When working with patients concerned about their cancer risk, doctors will often recommend a manual exam that involves checking the skin for rigid lumps. This common technique is a widespread and effective procedure, but that guidance on what to look for — a mass that is tough or hard to the touch — actually exposes an important contradiction in the medical field about how tumors work.
In fact, tumors may feel hard from the outside, but research has shown that individual cells within the tissue aren’t uniformly rigid, and can even vary in softness across the tumor. However, cancer researchers didn’t understand how a tumor could be both rigid and soft at the same time, until now.
Northeastern physics researchers published a paper this August answering that question. The idea that different cells within a tumor can have different softness is called mechanical heterogeneity, and Xinzhi Li, a fifth-year physics Ph.D. student at Northeastern, applied a well-established model to study its effects.
“Our idea is, how to use some models to simulate this heterogeneity and study the effects of heterogeneity on the mechanics,” Li said. “How does this variability affect the collective behavior of the system?”
He found that when cells with varying softness were spread evenly throughout the tumor, it did not create the rigid mass that doctors have observed in real tumors. But when the softer cells were organized very specifically in a chain-like structure, the overall mass would remain rigid, despite the extremely soft individual cells.
Li did this work in the lab of Max Bi, an assistant professor of physics at Northeastern, where they focus on a relatively new scientific area called biophysics, or soft-matter physics. Instead of working on traditional physics topics, such as quantum mechanics or nanomaterials, a lot of the projects center on biomedical applications.
Bi said the cells seem to be communicating somehow and intentionally organizing themselves in these chains to create the overall rigid mass.
“It’s like somehow they’re talking, except the talking is not through chemical means, they’re not secreting chemicals,” Bi said. “It’s more mechanical, it’s transmission of forces. They’re talking via pulling and pushing each other.”
Li’s 2-D model views a cell as a polygon, where each cell presses up against the other cells to form tight junctions between them. Because the cells are touching, they exert mechanical force on each other based on their differing softness.
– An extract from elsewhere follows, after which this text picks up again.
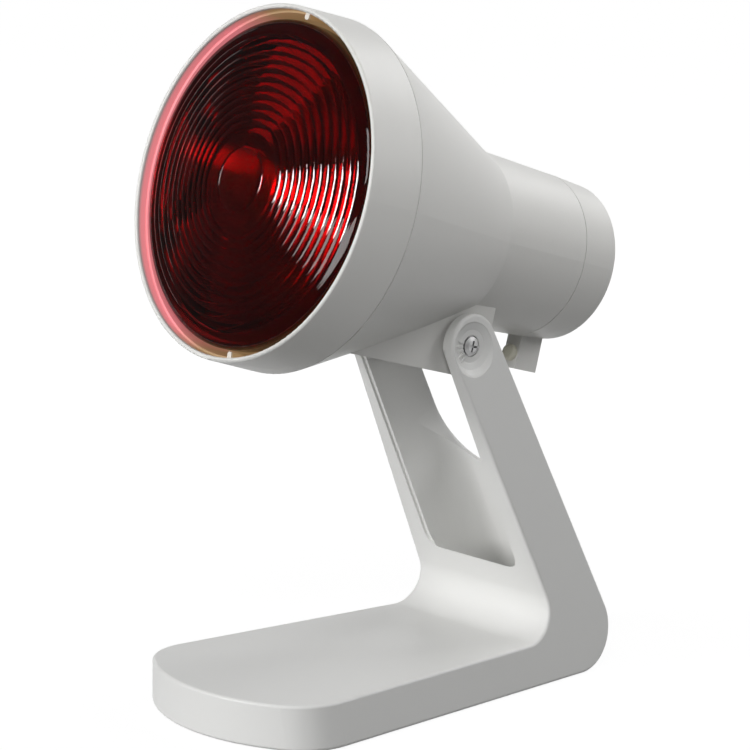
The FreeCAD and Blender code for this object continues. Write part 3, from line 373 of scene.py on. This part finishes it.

The way each particular tumor behaves in the body has a lot to do with its proportion of rigid and soft cells.
Bi said another important finding centers on the tendency of malignant, cancerous tumors spread throughout the body.
“One thing that is really important and that’s often missed by a lot of cancer researchers is how easy it is to mechanically invade,” Bi said. “What is the fraction of rigid cells needed in order for cells to invade, and when they begin to invade, how do they do it?”
When Bi talks about the fraction of rigid cells, he refers to this video, a simulation using Li’s model that looks at the percentage of rigid cells in a tumor and how that affects how the cancer spreads. There, the number at the top of each box relates to the percentage of rigid cells in that example, and the moving green cell represents how easily a tumor can invade into normal tissue.
Although Bi stressed that the paper’s results are purely theoretical, he hopes to test the findings in partnership with cancer researchers.
He said if scientists could increase the rigidity of individual cells within the tumor, it could prevent the tumor from spreading elsewhere in the body. One possible way of studying that involves culturing healthy and cancerous cells together, called a co-culture, and developing a way to control them.
“A possible way to prevent them from invading is if you can somehow increase the percentage of rigid cells, and that would physically stop them from invading,” Bi said. “If we’re able to get this study about cell mixtures and co-cultures going, we can test that directly.”
Until then, Bi said Li’s model is applicable for many topics within this area of research — clearly, bringing physics to biology can teach scientists a lot.